Artificial Intelligence (AI) and Machine Learning are becoming increasingly integral to many industries, and fashion retail is no exception. Over recent years, the industry has seen advancements that are making every aspect of retailing faster, more efficient and cost-effective.
Utilising Data Analysis to Identify Consumer Trends
AI allows retailers to track which items are popular and selling well, meaning informed decisions can be made from current trends.
The rise in voice tech products like Amazon’s Alexa or Apple’s Siri, are giving fashion retailers more data than ever before.
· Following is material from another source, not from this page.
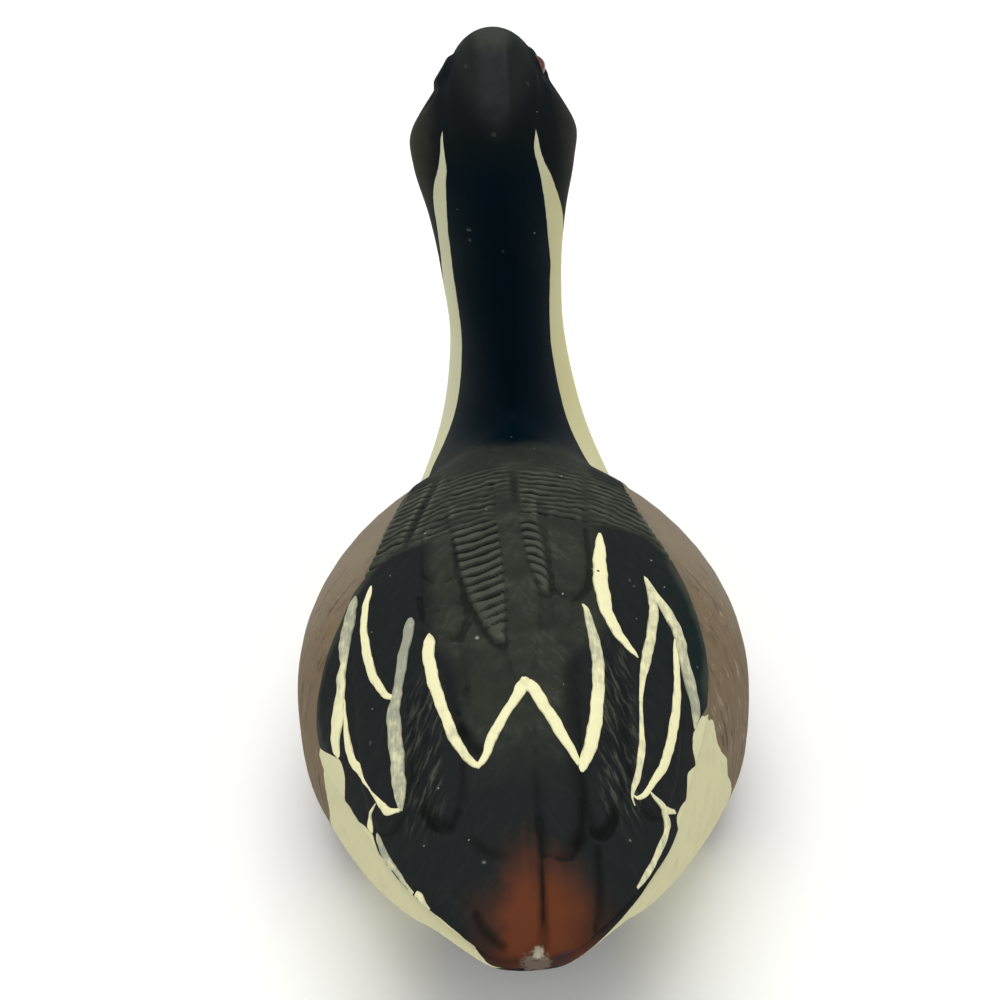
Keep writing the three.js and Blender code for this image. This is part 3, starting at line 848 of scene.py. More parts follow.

AI can make shopping easier for the customer, by suggesting products based on their previous searches, or by simply having a conversation with them. Amazon’s Alexa can also now choose your outfits for you. The application “Echo Look” features a Style Check that allows the user to take photographs of themselves, and Alexa uses machine learning to rate outfits and suggest additions. Discussing latest trends and asking questions about specific colours can all lead to a personalised shopping experience and better customer satisfaction.
With investment in AI and automation, you can see clearly the demands of your customers and adapt your processes accordingly.
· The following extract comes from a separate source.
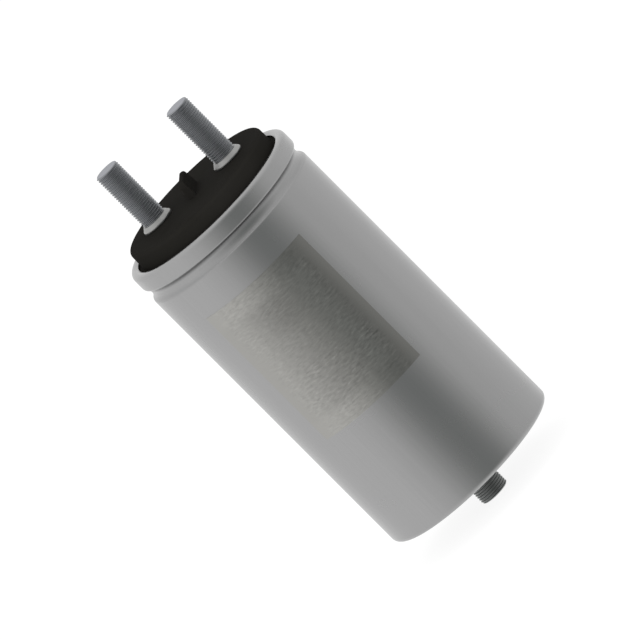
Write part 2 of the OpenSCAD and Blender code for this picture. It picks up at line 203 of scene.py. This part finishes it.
def thread_tree():
    """Geometry nodes that cut a right-hand 60 degree thread into a turned blank: between two heights, each
    point moves in to the thread's radius at its angle and height, and stays where the blank is slimmer."""
    tree = bpy.data.node_groups.new("Right-hand thread", "GeometryNodeTree")
    tree.is_modifier = True
    sockets = tree.interface
    sockets.new_socket("Geometry", in_out="INPUT", socket_type="NodeSocketGeometry")
    for name in ("Major radius", "Pitch", "Axis X", "From height", "To height"):
        sockets.new_socket(name, in_out="INPUT", socket_type="NodeSocketFloat")
    sockets.new_socket("Finish", in_out="INPUT", socket_type="NodeSocketMaterial")
    sockets.new_socket("Geometry", in_out="OUTPUT", socket_type="NodeSocketGeometry")
    given = add(tree, "NodeGroupInput").outputs

    place = add(tree, "GeometryNodeInputPosition").outputs[0]
    axis = add(tree, "ShaderNodeCombineXYZ", {0: given["Axis X"]}).outputs[0]
    local = add(tree, "ShaderNodeVectorMath", {0: place, 1: axis}, operation="SUBTRACT").outputs[0]
    outward = add(tree, "ShaderNodeVectorMath", {0: local, 1: (1, 1, 0)}, operation="MULTIPLY").outputs[0]
    radius = add(tree, "ShaderNodeVectorMath", {0: outward}, operation="LENGTH").outputs["Value"]
    x, y, z = add(tree, "ShaderNodeSeparateXYZ", {0: local}).outputs
    # turns up the helix to this point; 0, 1, 2 ... are the middles of the crests
    turn = add(tree, "ShaderNodeMath", {0: y, 1: x}, operation="ARCTAN2").outputs[0]
    turn = add(tree, "ShaderNodeMath", {0: turn, 1: 2 * math.pi}, operation="DIVIDE").outputs[0]
    rise = add(tree, "ShaderNodeMath", {0: z, 1: given["Pitch"]}, operation="DIVIDE").outputs[0]
    rise = add(tree, "ShaderNodeMath", {0: rise, 1: turn}, operation="SUBTRACT").outputs[0]
    from_crest = add(tree, "ShaderNodeMath", {0: rise, 1: 0.5}, operation="PINGPONG").outputs[0]
    # the crest's flat is an eighth and the root's a quarter of the pitch wide; flanks at 60 degrees to each
    # other then put them THREAD_DEPTH apart
    depth = add(tree, "ShaderNodeMapRange", {"Value": from_crest, "From Min": 1 / 16, "From Max": 3 / 8,
                                             "To Max": THREAD_DEPTH}).outputs[0]
    depth = add(tree, "ShaderNodeMath", {0: depth, 1: given["Pitch"]}, operation="MULTIPLY").outputs[0]
    major_r = given["Major radius"]
    cut_r = add(tree, "ShaderNodeMath", {0: major_r, 1: depth}, operation="SUBTRACT").outputs[0]
    cut_r = add(tree, "ShaderNodeMath", {0: radius, 1: cut_r}, operation="MINIMUM").outputs[0]
    safe_r = add(tree, "ShaderNodeMath", {0: radius, 1: TINY}, operation="MAXIMUM").outputs[0]
    share = add(tree, "ShaderNodeMath", {0: cut_r, 1: safe_r}, operation="DIVIDE").outputs[0]
    share = add(tree, "ShaderNodeMath", {0: share, 1: 1.0}, operation="SUBTRACT").outputs[0]
    inward = add(tree, "ShaderNodeVectorMath", {0: outward, "Scale": share}, operation="SCALE").outputs[0]
    above = add(tree, "FunctionNodeCompare", {0: z, 1: given["From height"]}, operation="GREATER_EQUAL")
    below = add(tree, "FunctionNodeCompare", {0: z, 1: given["To height"]}, operation="LESS_EQUAL")
    zone = add(tree, "FunctionNodeBooleanMath", {0: above.outputs[0], 1: below.outputs[0]}, operation="AND")
    cut = add(tree, "GeometryNodeSetPosition",
              {"Geometry": given["Geometry"], "Selection": zone.outputs[0], "Offset": inward})
    real = add(tree, "GeometryNodeRealizeInstances", {0: cut.outputs[0]})
    finished = add(tree, "GeometryNodeSetMaterial",
                   {"Geometry": real.outputs[0], "Material": given["Finish"]})
    add(tree, "NodeGroupOutput", {0: finished.outputs[0]})
    return tree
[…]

Many companies such as ASOS, H&M and Urban Outfitters are taking this even further. Not only does this focused approach to product ranges maximise production but can also lead to waste reduction and cost-saving.
Photo credit: The Guardian, "Amazon unveils Echo Look, a selfie camera to help you choose what to wear"
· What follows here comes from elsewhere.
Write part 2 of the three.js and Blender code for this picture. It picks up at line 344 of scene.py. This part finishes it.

While many brands have integrated AI into their sites for some time – think “Complete the Look” after you add an item to your basket - we are now seeing companies taking this even further. H&M are using AI to offer customers customised clothes on demand, partnering with Coded Couture whose app takes in data from your everyday life and uses complex algorithms to generate your very own “Data Dress”. Their promise is to “create one-of-a-kind designs based on how you live your life”.
ASOS’s Augmented Reality feature on their app also takes this a step further, allowing the user to experience a 360 degree virtual view of the clothing they are looking to purchase.
Right: An example from Urban Outfitters suggesting products based on the users past searches and purchases.
The Growth of AI Fashion Designers and Influencers
While AI lacks the creative spark that humans can call their own, it can get scarily close. For example, Tommy Hilfiger partnered with IBM and The Fashion Institute of Technology (FIT) for the project “Reimagine Retail” which allowed the AI to act as the design lead, in the hope to provide inspiration for the younger generation of fashion designers. Steve Laughlin, General Manager of IBM Global Consumer Industries said:
AI can assist design teams by enhancing and reducing overall lead times, and expand their creative discovery by analyzing and remembering insights from thousands of images and videos using computer vision. These designers can also more easily find how they can integrate trending colors, key patterns, and styles.
The AI pulled from an extensive list of 15,000 Tommy Hilfiger designs, 600,000 runway images and 100,000 samples from fabric sites. The speed and scale of which an AI can do this, compared to a human, illustrates how effective artificial intelligence can be. One of the results is this Tommy Hilfiger Jacket. Even with the best of manual tools, it would take a human so long to carry this task out, trends would have changed by the time new designs came to fruition.
Student Designer Grace McCarty with the prototype.
Read more about the design here.
So, AI could soon be designing the clothes we wear. But also, we can see a rise in AI Fashion Influencers. Take Lil Miquela for example, one of the most popular digital characters on Instagram, she blurs the lines between a real human and a digital art project, often confusing her 1.6 million followers into thinking she is in fact real. The power of these digital creations is illustrated with Lil Miquela featuring in a Calvin Klein campaign alongside the (human) model Bella Hadid.
Left: Lil Miquela wearing Gucci , [Instagram: lilmiquela]
AI is now not only responsible for the infrastructure of retailers’ manufacturing and distribution, but it is also influencing what the world wears.
Can AI predict the next trend in fashion?
Yes and no… AI can monitor the most popular colours, styles and design types and then make a very accurate prediction to what the next trend will be.
AI-driven implementations for demand projection have the potential to minimize predicting errors by about 50%, as reported by Business of Fashion.
But, what AI cannot do, is account for the sporadic changes in fashion that occur overnight – think Kate Moss’s Vintage Lemon dress she found in a thrift store on the way to New York Fashion Week dinner in 2003. This act of spontaneity caused thousands of copy-cats throughout the industry, and no algorithm could’ve predicted it.